Alexander's achievements may have excelled Scipio's in scale—not really so much, for if Alexander established for himself an empire from the Danube to the Indus, which collapsed
on his death, Scipio built for Rome an empire which stretched from the Atlantic to the Black Sea and the Taurus mountains—an empire which endured and increased. And whereas Alexander built on the foundations laid by Philip, Scipio came on the scene at a moment when the very foundations of Roman power in Italy were shaken by a foreign foe. There are grave blemishes, too, on Alexander's strategy—while he was consolidating his offensive base in Asia Minor, he was in acute danger of losing his home base in Europe. By the disbandment of his fleet he exposed the European coasts to the superior Persian fleet, and Darius's one able commander, Memnon, seized the chance to raise Greece, where the embers of discontent smouldered in Alexander's rear. Only Memnon's death saved Alexander from disaster, and gained time for him to carry out his plan of crippling Persian sea power by land attack on their naval bases. Again, by lack of strategical reconnaissance, Alexander blundered past the army of Darius, lying in wait in northern Syria, which moved down and cut his communications, a danger from which he only saved himself, facing about, by tactical victory at Issus.

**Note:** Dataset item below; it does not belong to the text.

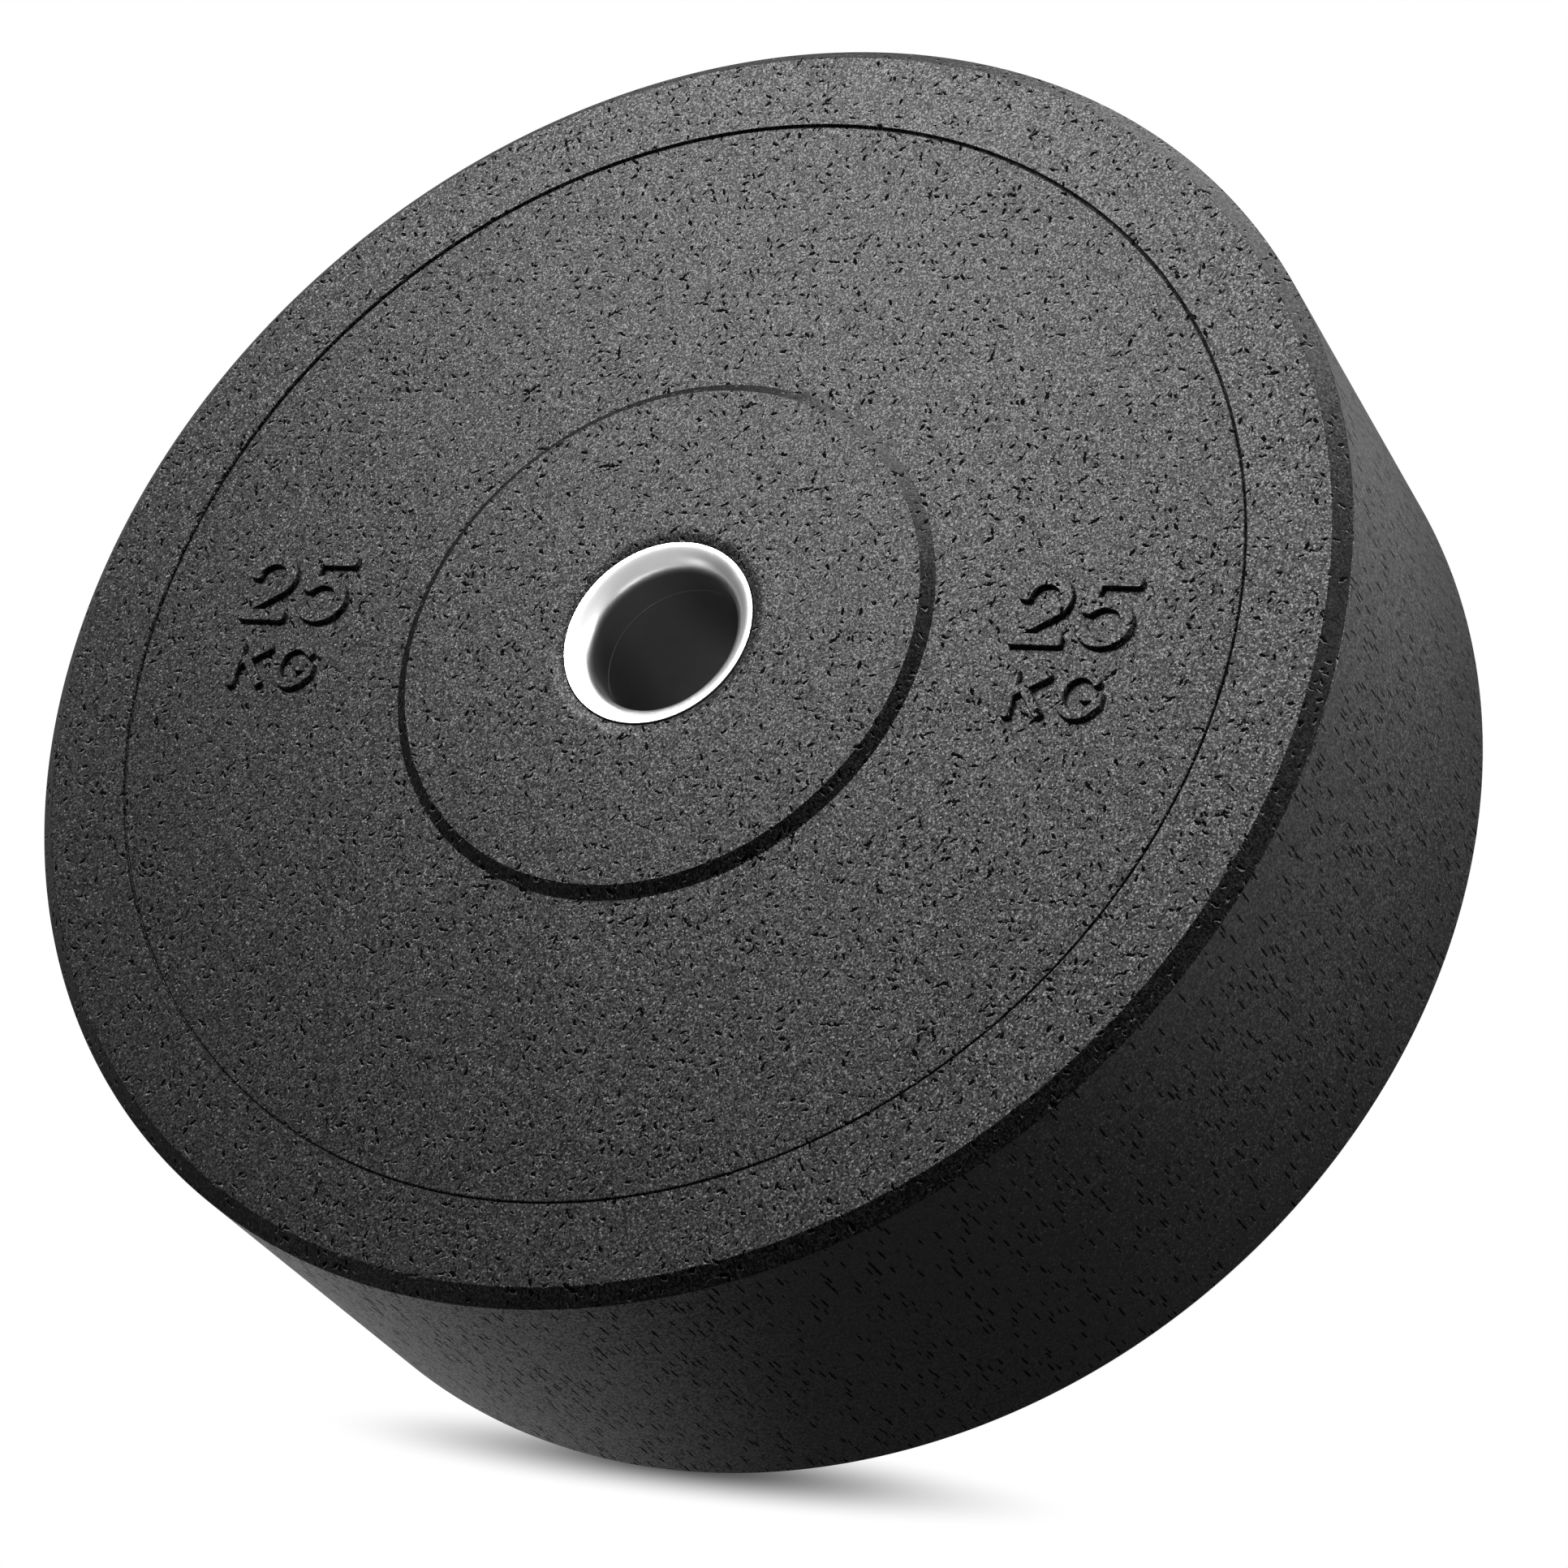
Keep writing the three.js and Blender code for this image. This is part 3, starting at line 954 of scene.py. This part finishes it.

It is well to contrast this with Scipio's thorough strategical reconnaissance and search for information before every move. If Alexander's grand strategy has
a narrow advantage by the test of quantity, Scipio's is clearly superior in quality.
In the comparison of Scipio with Napoleon, if the latter's superiority in logistical strategy is recognised, we have to set against this both his tactical and his grand strategical inferiority. As a grand strategist Napoleon's claims are marred not only by his failure to realise the aim of grand strategy—a prosperous and secure peace,—but by his several blunders over the psychology of his opponents, over the political and economic effects of his actions, and in the extravagant later use of his forces and resources.